Previous research linked late-onset Alzheimer's disease, the most common form, with the apolipoprotein E gene. However, the genetics of the disease are complex and are not well understood. "Though apolipoprotein E has been universally confirmed as a risk gene for late-onset Alzheimer's disease, the gene is neither necessary nor sufficient to cause AD and as much as 50% of the genetic risk effect remains unexplained," says senior study author Dr. Margaret A. Pericak-Vance from the Miami Institute for Human Genomics at the University of Miami in Florida.
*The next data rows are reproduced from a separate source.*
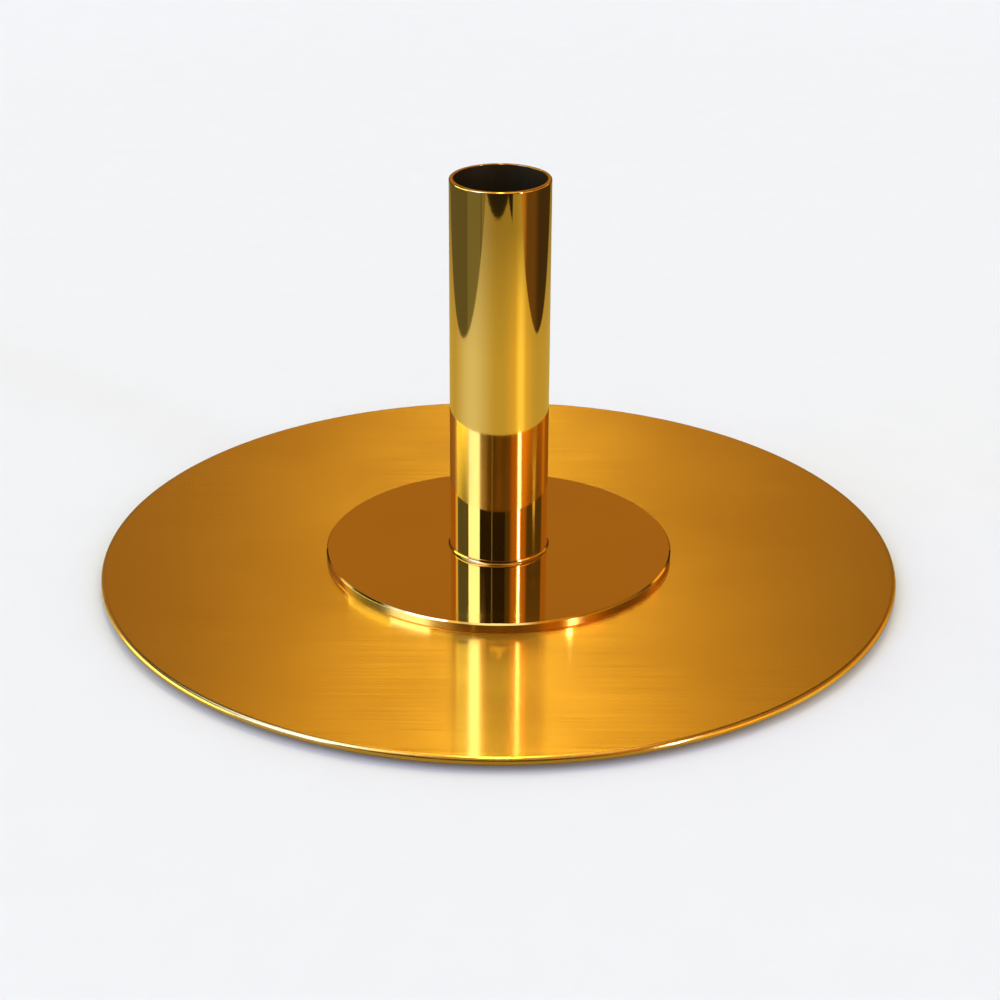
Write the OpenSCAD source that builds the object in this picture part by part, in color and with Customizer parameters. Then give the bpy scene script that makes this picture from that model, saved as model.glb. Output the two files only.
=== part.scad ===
// Table candle holder for one dinner candle: a bored tube brazed to a small
// polished disc, which one screw from below clamps to a wide brushed plate.
// Millimetres. The origin is on the table, on the tube's axis, and +Z is up.

/* [Plate] */
// Diameter of the wide plate
plate_d = 204; // [160:1:260]
// Thickness of the wide plate
plate_t = 2; // [2:0.1:3]

/* [Disc] */
// Diameter of the small disc
disc_d = 89; // [60:1:120]
// Thickness of the small disc
disc_t = 2.5; // [2:0.1:4]
// Bevel along the small disc's top edge
disc_bevel = 0.4; // [0.2:0.05:0.6]

/* [Tube] */
// Outside diameter of the tube
tube_d = 25; // [24.4:0.1:28]
// Length of the tube
tube_l = 98; // [70:1:140]
// Diameter of the candle socket that is bored into the tube's top
socket_d = 23; // [22.5:0.1:23.2]
// Depth of the candle socket, down to the ledge that the seat lies on
socket_depth = 28; // [20:1:35]
// Height of the brazed fillet round the tube's foot
braze_h = 1.2; // [0.8:0.1:1.5]

/* [Felt] */
// How far the felt stays in from the plate's edge
felt_margin = 5; // [2:0.5:20]
// Thickness of the felt pad
felt_t = 1.5; // [1:0.1:2]

/* [Hidden] */
$fn = 128;
cut = 1;              // how far a cutter runs past the face that it leaves
play = 0.05;          // gap on the radius between pieces that slide together

// Heights of the stack above the table
plate_z = felt_t;
disc_z = plate_z + plate_t;
tube_z = disc_z + disc_t;
tube_top = tube_z + tube_l;
ledge_z = tube_top - socket_depth;

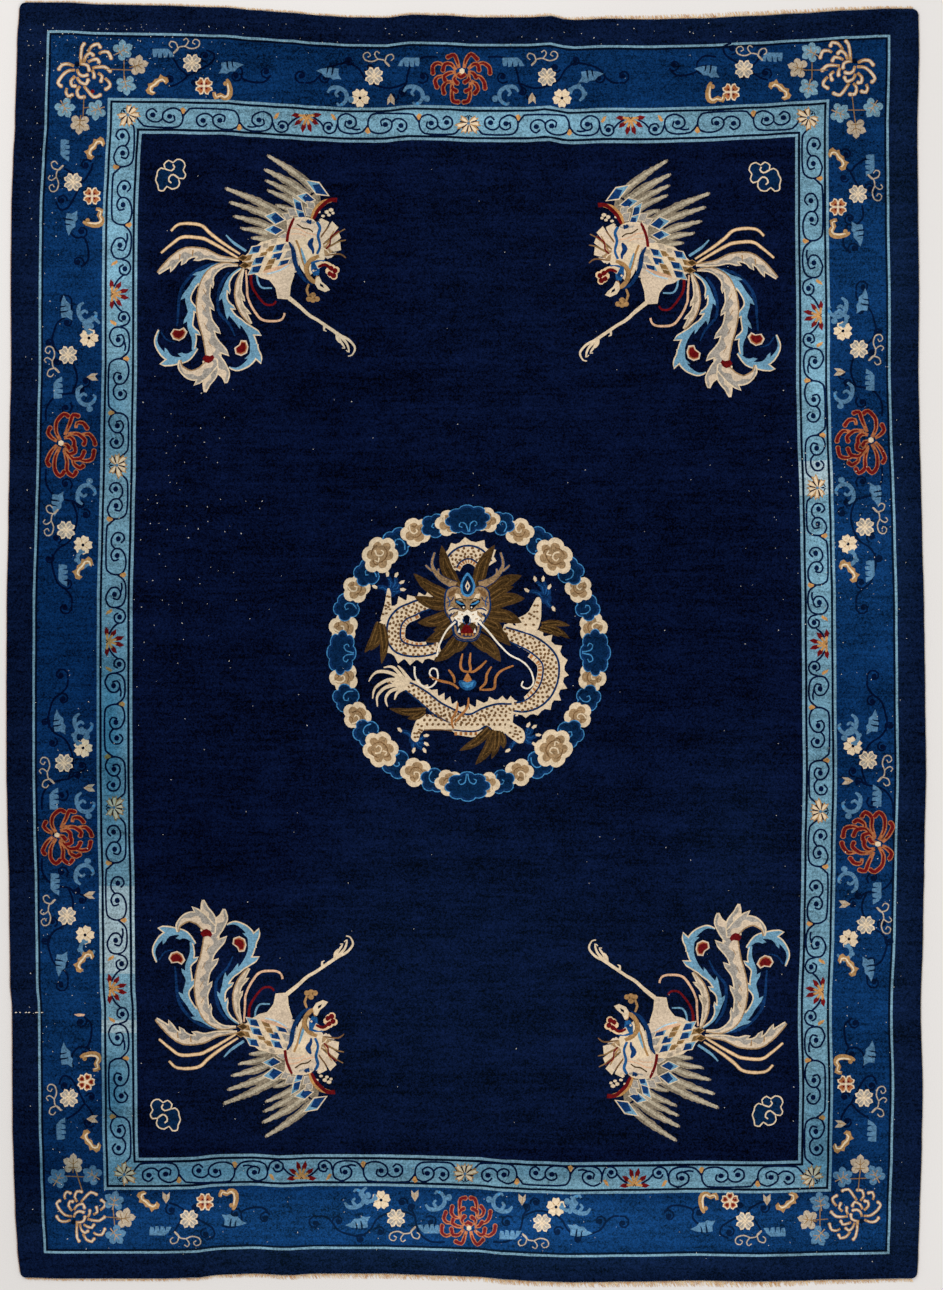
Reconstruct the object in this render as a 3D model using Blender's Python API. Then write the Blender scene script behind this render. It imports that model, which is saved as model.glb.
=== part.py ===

To gain further insight into the genetics of late-onset Alzheimer's disease, Dr. Pericak-Vance and colleagues completed a sophisticated and comprehensive genetic analysis of 492 late-onset Alzheimer's disease patients and 498 control individuals. The analysis was powerful enough to detect single nucleotide polymorphisms (SNPs) that are significantly more prevalent in individuals with Alzheimer's disease than they are in controls. A SNP is a variation of a single nucleotide of DNA.

The researchers confirmed the known apolipoprotein E association and identified a new association with a SNP on chromosome 12q13. The SNP is close to the gene for the vitamin D receptor, which has previously been linked with memory performance. "There is no known connection between this SNP and the vitamin D receptor, but the region between the two is largely uncharacterized, and it is possible that our SNP is in a region that may play some sort of regulatory role," offers Dr. Jonathan Haines, co-director of the project at Vanderbilt University's Center for Human Genetics Research.

The team also identified four other regions of interest and validated several candidate genes that exhibited a promising genome-wide association with Alzheimer's disease. "Detailed functional examination of these signals and genes may lead to a better understanding of the complex pathophysiology of Alzheimer's disease," concludes Dr. Pericak-Vance.